The biggest problem, though, arrives at the end. I don’t know every detail of the final 12 hours of the Korean War, but I watched the final half hour with increasing dubiousness. With the already-signed armistice set to take effect in only a few hours — and with the border already set at the 38th Parallel — the armies nevertheless hurl themselves at each other with abandon, with a mortality rate that seems to hit 100% as every single character on both sides (save one) is blown to bits or stabbed through the heart or beaten to death. To hammer home their point about the senselessness of war, the filmmakers have staged a climax that places the point in bold underlined all-caps italics and then draws a big circle around it. They seem to believe that unless they kill absolutely everyone, we somehow won’t sense the tragedy.

Technical: As mentioned above, the visuals are frequently extraordinary. The clarity of the image and depth of field is outstanding — frequently a joy to look at. The palette tends to be aggressively gray-blue, which not exactly novel, but it’s carried off with great skill. One of the better looking films I’ve seen in a long time.

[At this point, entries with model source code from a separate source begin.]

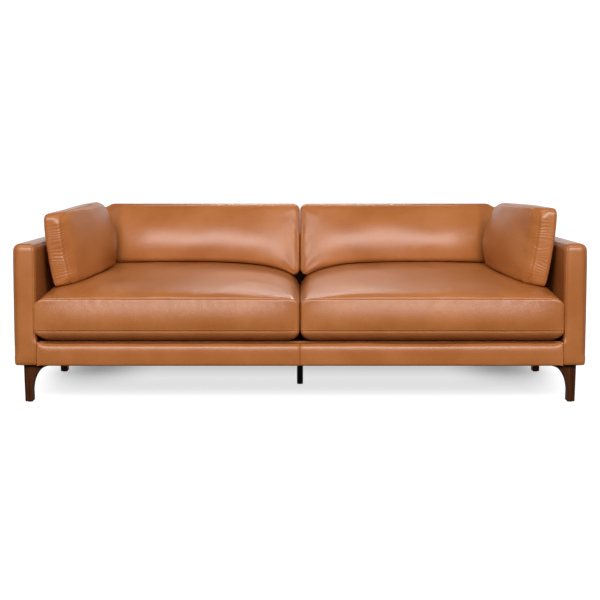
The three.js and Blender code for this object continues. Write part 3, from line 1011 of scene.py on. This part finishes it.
@dataclass
class ArmCushion:
    """A loose side cushion with a ruched band, leaning on the arm."""

    side: Side
    seat: SeatCushion
    tops: tuple
    bottom: float = 26.6
    setback: float = 50.0
    lean: float = 0.14
    outer_bulge: float = 12.0
    band: float = 84.0
    full: float = 198.0
    bulge: float = 44.0
    radius: float = 30.0
    front_round: float = 34.0
    seam_inset: float = 12.0
    seam: tuple = (1.3, 0.1)
    pucker: float = 15.0
    pucker_depth: float = 1.5
    crumple_depth: float = 1.6
    dent_depth: float = 2.5
    grid_steps: tuple = (5.0, 5.0, 2.8)

    def build(self) -> bpy.types.Object:
        """Builds the cushion.

        Its outer face leans with the height and bulges a little. The thickness grows from the
        front band as a quarter sine of the depth, with a swelling that is a sine of depth and
        height. The top rises as the 0.65th power of the depth and falls towards the arm. The
        edges are rounder at the top, and most at the front edge that faces the seat.
        """
        node = f"{self.side.label}_arm_cushion"
        low, high = box_mm(node, self.side.value)
        inner = box_mm(f"{self.side.label}_arm_upholstery", self.side.value)[0][0]
        top_front, top_rear = self.tops
        half = np.array([self.full, high[1] - low[1], top_rear - self.bottom]) / 2.0
        skin = Skin.of_size(half, self.grid_steps)
        block = skin.points / half
        radius = self.radius * (0.75 + 0.25 * smooth(block[:, 2], -1.0, 0.0))
        rounder = smooth(-block[:, 1], 0.5, 1.0) * smooth(-block[:, 0], -0.2, 0.8)
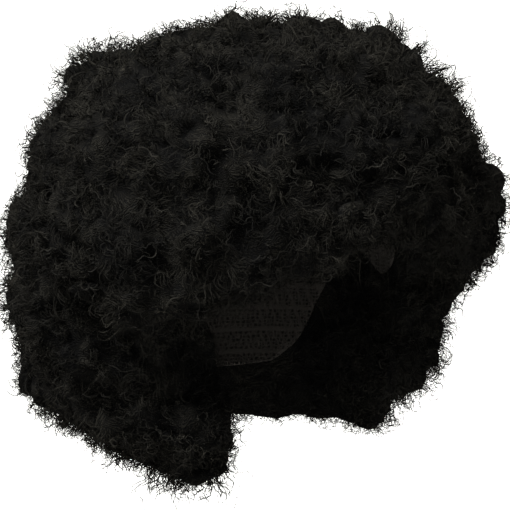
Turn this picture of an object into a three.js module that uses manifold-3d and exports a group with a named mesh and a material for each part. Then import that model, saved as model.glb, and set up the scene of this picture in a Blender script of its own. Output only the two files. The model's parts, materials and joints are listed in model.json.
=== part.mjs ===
// A worn afro wig: a thin head-shaped cap that carries rows of curled weft, and shorter locks round the face.
// Millimetres, +Z up. The wearer faces -Y, so +X is the wearer's left.
// The origin is the point inside the top of the cap that rests on the crown of the head.
import * as THREE from 'three';
import { mergeVertices } from 'three/addons/utils/BufferGeometryUtils.js';
import Module from 'manifold-3d';

const wasm = await Module();
wasm.setup();

// Head that the cap fits: two half ellipsoids that meet at the head's widest level
const HEAD_HALF_WIDTH = 76;
const HEAD_HALF_LENGTH = 96;
const CROWN_HEIGHT = 96; // from the widest level up to the crown
const NAPE_DEPTH = 125; // from the widest level down to the lower half's end, so the nape draws in
const NECK_HALF_WIDTH = 70;
const NECK_HALF_LENGTH = 82;

// Cap
const CAP_WALL = 1.6;
const CAP_SIDES = 24;
const CAP_LEVELS = 12;

// Hair's outline, an oval turned about the Z axis
const HAIR_HALF_WIDTH = 150;
const HAIR_ABOVE_CROWN = 57;
const HAIR_BELOW_CROWN = 213;
const HAIR_CENTRE_DROP = 80; // below the crown, the widest level, where all the wefts point away from
const UPPER_FULLNESS = 2.42; // exponent of the oval: 2 is an ellipse, and more is squarer
const LOWER_FULLNESS = 3.1;

// Wefts and their locks
const WEFT_ROWS = 7; // below the crown
const LOWEST_ROW_EDGE = 151; // degrees from straight up
const LOCK_RADIUS = 34;
const LOCK_SPACING = 53;
const LOCK_UNEVENNESS = 5; // how far some locks stand back from the outline
const MASS_BELOW_TIPS = 26; // the felted hair that the locks grow from

// Fringe round the face
const FRINGE_DEPTH = 32;
const FRINGE_LOCK_RADIUS = 22;
const FRINGE_SPACING = 37;
const FRINGE_INSET = 12; // from the outline and the skin to the nearest tips
const BROW_TURN = 70; // degrees from the middle of the face to the last lock over the brow
const CHEEK_LEVELS = 3; // locks one above the other beside the cheek
const CHEEK_LANES = [0, 0.5, 1]; // shares of the way from the skin to the outline

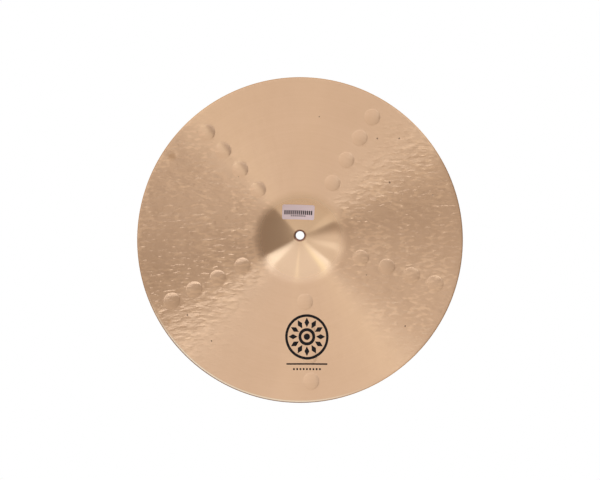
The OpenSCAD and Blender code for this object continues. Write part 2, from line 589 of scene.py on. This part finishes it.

Acting: The script doesn’t always do them favors, but the actors consistently do a strong job. The most conspicuous exception is the American general who has the film’s first lines — really not good.

The Front Line (Still 2)

Story Telling: The film lacks a strong narrative focus. We start off with one plot that gets resolved half-way through and isn’t replaced by anything. The film doesn’t drag, mostly thanks to the strength of the visuals, Hun Jang’s flair for action, and the strong acting — but the film takes on an episodic feel, drifting from one thing to another. The central conceit, in which soldiers on the two sides pass letters and goods to one another, is fairly interesting, but the filmmakers wind up putting too much weight on it.

Best Scene: There’s a night scene in which the Republic of Korea troops wait for an attack that they know is coming, staring out in the darkness. When the Chinese finally appear in vast and unstoppable numbers, it’s terrifying.